— Begin —
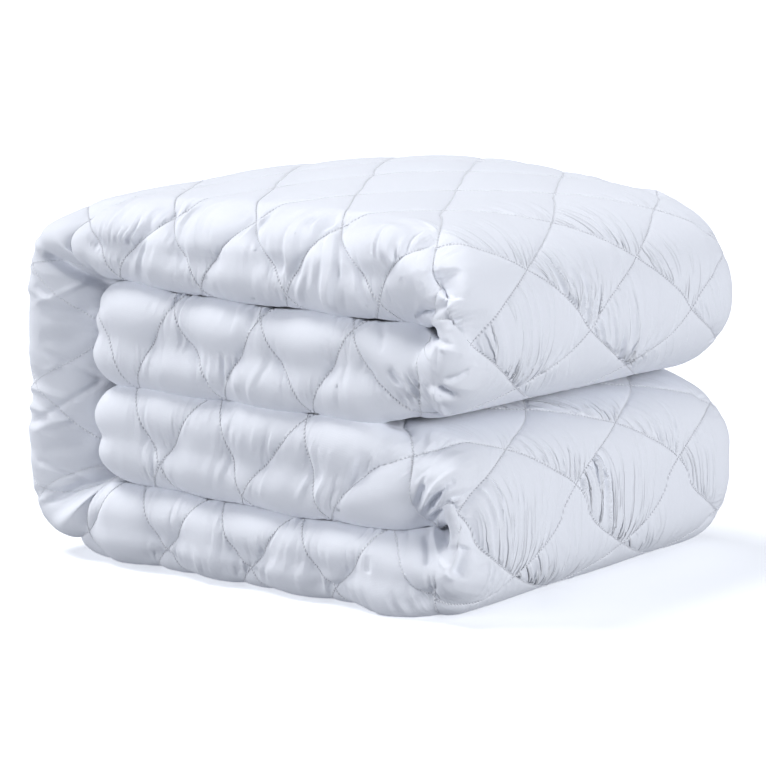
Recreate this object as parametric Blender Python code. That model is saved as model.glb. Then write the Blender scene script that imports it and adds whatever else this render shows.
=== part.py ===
"""Quilted mattress topper, folded into a square bundle four layers high.

The topper is one quilted, filled body. Folded in three across its width it makes a strip with
two soft folded edges, and this strip is then folded twice along its length: both ends come in
to the middle and the halves close over them. Seen from the side the strip is a spiral of one
run: layer 2, upper fold, layer 1, wrap, layer 4, lower fold, layer 3.

Units are metres. X runs from the wrap (-) to the two folds (+), Y from the near edge (-) to the
far edge (+), Z up from the surface that the bundle rests on, which is Z = 0.
"""

import math
from collections import namedtuple

import bmesh
import bpy

# Driving dimensions of the bundle.
LENGTH = 0.536  # from the wrap to the folds
DEPTH = 0.476  # from the near folded edge to the far one
LAYER = 0.0955  # height of one layer where the bundle is fullest
GAP = 0.0024  # air between two layers
THICKNESS = LAYER - GAP  # of the strip, seams apart
HEIGHT = 4 * LAYER
FLOOR_PRESS = 0.006  # how far the lowest puffs are pressed flat

# The quilting: diamonds with 60 degree corners, sewn through.
DIAMOND_SHORT = 0.1012  # short diagonal, along the strip
DIAMOND_LONG = DIAMOND_SHORT * math.sqrt(3)  # long diagonal, across the strip
STEPS = 6  # mesh steps in one diagonal
SEAM_DEPTH_EDGE = 0.011  # valley of a seam on the soft folded edges
SEAM_DEPTH_FACE = 0.0070  # the same on the stretched faces
PRESSED_SHARE = 0.5  # depth left where the layers press against each other
PUFF_POWER = 0.60  # below 1 gives broad puffs with narrow valleys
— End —
## To do
Output all of the material exactly as written.

## Written response
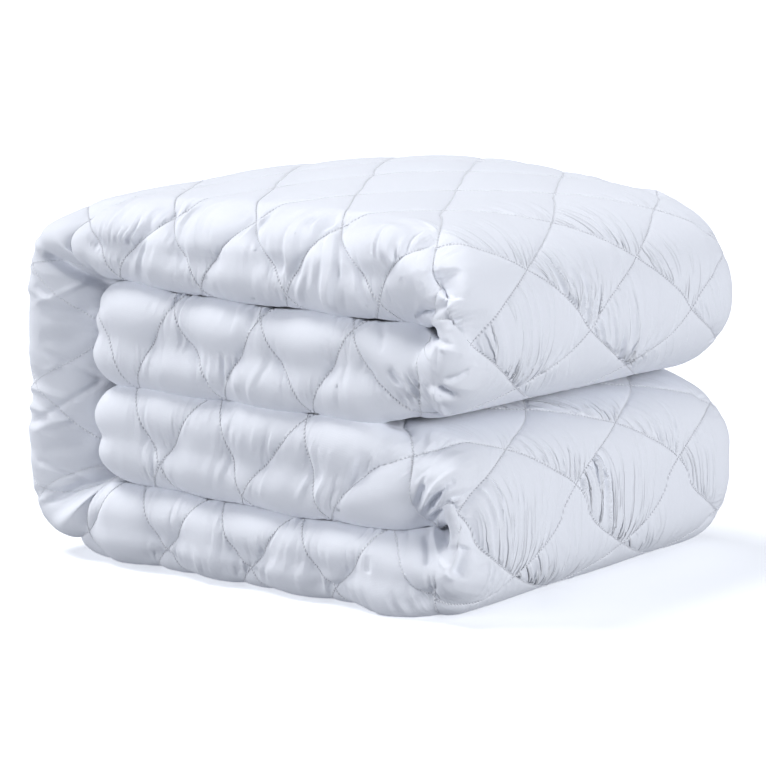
Recreate this object as parametric Blender Python code. That model is saved as model.glb. Then write the Blender scene script that imports it and adds whatever else this render shows.
=== part.py ===
"""Quilted mattress topper, folded into a square bundle four layers high.

The topper is one quilted, filled body. Folded in three across its width it makes a strip with
two soft folded edges, and this strip is then folded twice along its length: both ends come in
to the middle and the halves close over them. Seen from the side the strip is a spiral of one
run: layer 2, upper fold, layer 1, wrap, layer 4, lower fold, layer 3.

Units are metres. X runs from the wrap (-) to the two folds (+), Y from the near edge (-) to the
far edge (+), Z up from the surface that the bundle rests on, which is Z = 0.
"""

import math
from collections import namedtuple

import bmesh
import bpy

# Driving dimensions of the bundle.
LENGTH = 0.536  # from the wrap to the folds
DEPTH = 0.476  # from the near folded edge to the far one
LAYER = 0.0955  # height of one layer where the bundle is fullest
GAP = 0.0024  # air between two layers
THICKNESS = LAYER - GAP  # of the strip, seams apart
HEIGHT = 4 * LAYER
FLOOR_PRESS = 0.006  # how far the lowest puffs are pressed flat

# The quilting: diamonds with 60 degree corners, sewn through.
DIAMOND_SHORT = 0.1012  # short diagonal, along the strip
DIAMOND_LONG = DIAMOND_SHORT * math.sqrt(3)  # long diagonal, across the strip
STEPS = 6  # mesh steps in one diagonal
SEAM_DEPTH_EDGE = 0.011  # valley of a seam on the soft folded edges
SEAM_DEPTH_FACE = 0.0070  # the same on the stretched faces
PRESSED_SHARE = 0.5  # depth left where the layers press against each other
PUFF_POWER = 0.60  # below 1 gives broad puffs with narrow valleys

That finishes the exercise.